Si miramos detenidamente la filmografía de Guillermo del Toro nos daremos cuenta de que, a pesar de lo que se dice, el cineasta mexicano nunca ha abandonado el goticismo, ya sea como director y guionista o incluso como productor -siempre que se ha involucrado en proyectos de género. La “novedad” o interés que despierta La cumbre escarlata radica en que ha llevado ese goticismo al primer término. El mexicano se ha empapado de la atmósfera de la literatura gótica y romántica anglosajona y la ha vertido de lleno en una propuesta en la que los fantasmas no son solo un elemento de terror, sino una alegoría de las temáticas que explora la película.
Del Toro nos ofrece una cinta que ahonda en las obsesiones y pasiones carnales, donde el terror canaliza y muestra de una forma tangible y visual las preocupaciones y anhelos que mueven a los personajes. De ahí que lo que se presenta como un horror o un misterio sugerido, se torna en una amenaza sanguinaria y virulenta cuando las pasiones se desatan y trastornan a los protagonistas.
Guillermo del Toro es un hacedor de mundos. Tiene una imaginación desbordante, envidia de muchos, capaz de crear historias ricas en mitologías propias (sirvan de ejemplo títulos como Cronos o la más reciente Pacific Rim).
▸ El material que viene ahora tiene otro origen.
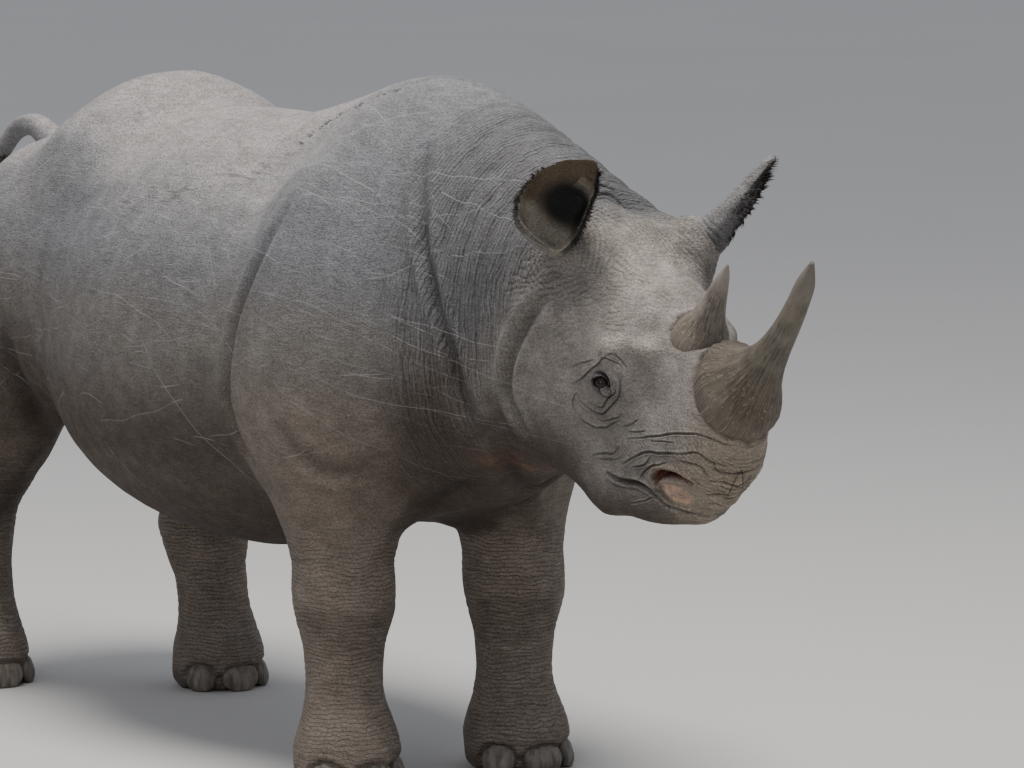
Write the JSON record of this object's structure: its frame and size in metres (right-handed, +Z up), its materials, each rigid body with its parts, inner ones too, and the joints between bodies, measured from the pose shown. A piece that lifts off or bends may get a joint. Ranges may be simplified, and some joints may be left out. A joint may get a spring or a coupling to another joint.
{
  "type": "rhinoceros",
  "caption": "Adult black rhinoceros standing, life size: barrel trunk, long head with a front and a rear horn, cupped ears, raised tail and pillar legs on nailed feet.",
  "frame": {"origin": "centre of the bounding box at floor level", "axes": "+X toward the muzzle, +Y to the animal's left, +Z up"},
  "size_m": [3.6156, 0.8868, 1.5659],
  "materials": {
    "hide": "thick, dry, wrinkled grey-brown skin",
    "horn": "dull fibrous keratin, worn smooth toward the tip",
    "nail": "dull scuffed nail",
    "eye": "wet, glossy, dark brown",
    "bristle": "coarse black hair of the ear rims, tail tip and lashes"
  },
  "bodies": {
    "root": {"nail_fore_right_1": "nail", "nail_fore_right_2": "nail", "nail_fore_right_3": "nail", "leg_fore_right": "hide", "nail_fore_left_1": "nail", "nail_fore_left_2": "nail", "nail_fore_left_3": "nail", "leg_fore_left": "hide", "nail_hind_right_1": "nail", "nail_hind_right_2": "nail", "nail_hind_right_3": "nail", "leg_hind_right": "hide", "nail_hind_left_1": "nail", "nail_hind_left_2": "nail", "nail_hind_left_3": "nail", "leg_hind_left": "hide", "tail_base": "hide", "tail_middle": "hide", "tail_tip": "hide", "horn_front": "horn", "horn_rear": "horn", "ear_right": "hide", "eye_right": "eye", "ear_left": "hide", "eye_left": "eye", "head": "hide", "neck": "hide", "trunk": "hide"}
  },
  "joints": []
}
Y, sin embargo, salvo en contadas ocasiones, le cuesta muchísimo mantener el ritmo de las mismas, dando lugar a cintas que se vienen abajo en su segundo acto y que luego remontan en su tramo final. Esto es lo que sucede en La cumbre escarlata.
Aunque siendo la tónica habitual en su cine esto también debería entenderse como parte de su estilo como autor. Una vez expuestos los planteamientos, del Toro es un tipo al que le gusta ir perfilando con suma tranquilidad tanto sus personajes como el mundo en el que habitan, lo que puede desesperar a más de uno, pues ofrece una sensación de estancamiento, de dar vueltas sobre unos conceptos sin ofrecer nada que haga avanzar realmente la trama hasta llegar a un tercer y último acto en el que la acción se acelera, quizás para recuperar el tiempo perdido.
En La cumbre escarlata estos desequilibrios de ritmo no serían un serio problema si no vinieran acompañados por una absoluta falta de sutileza que va mutilando las sorpresas y giros argumentales, impidiendo que el espectador pueda disfrutar de la experiencia que se le plantea. Baste para evidenciar este exceso de brochazos la presentación de los personajes. Es imposible no descubrir quien regenta el rol villanesco en la función nada más ver al personaje (hay movimientos de cámara muy traicioneros), dejando como único aliciente para el espectador descubrir en qué punto la joven interpretada por Mia Wasikowska se dará cuenta de lo que sucede a su alrededor.
De esta manera nos encontramos ante una película que no está a la altura de las expectativas generadas por lo portentoso de su reparto (¿hay alguien que no se dejaría hacer lo que fuera por Tom Hiddleston o Jessica Chastain?) y su exquisita puesta en escena, motivos ambos por los que La cumbre escarlata podría escapar con el tiempo de la etiqueta de título menor en su filmografía.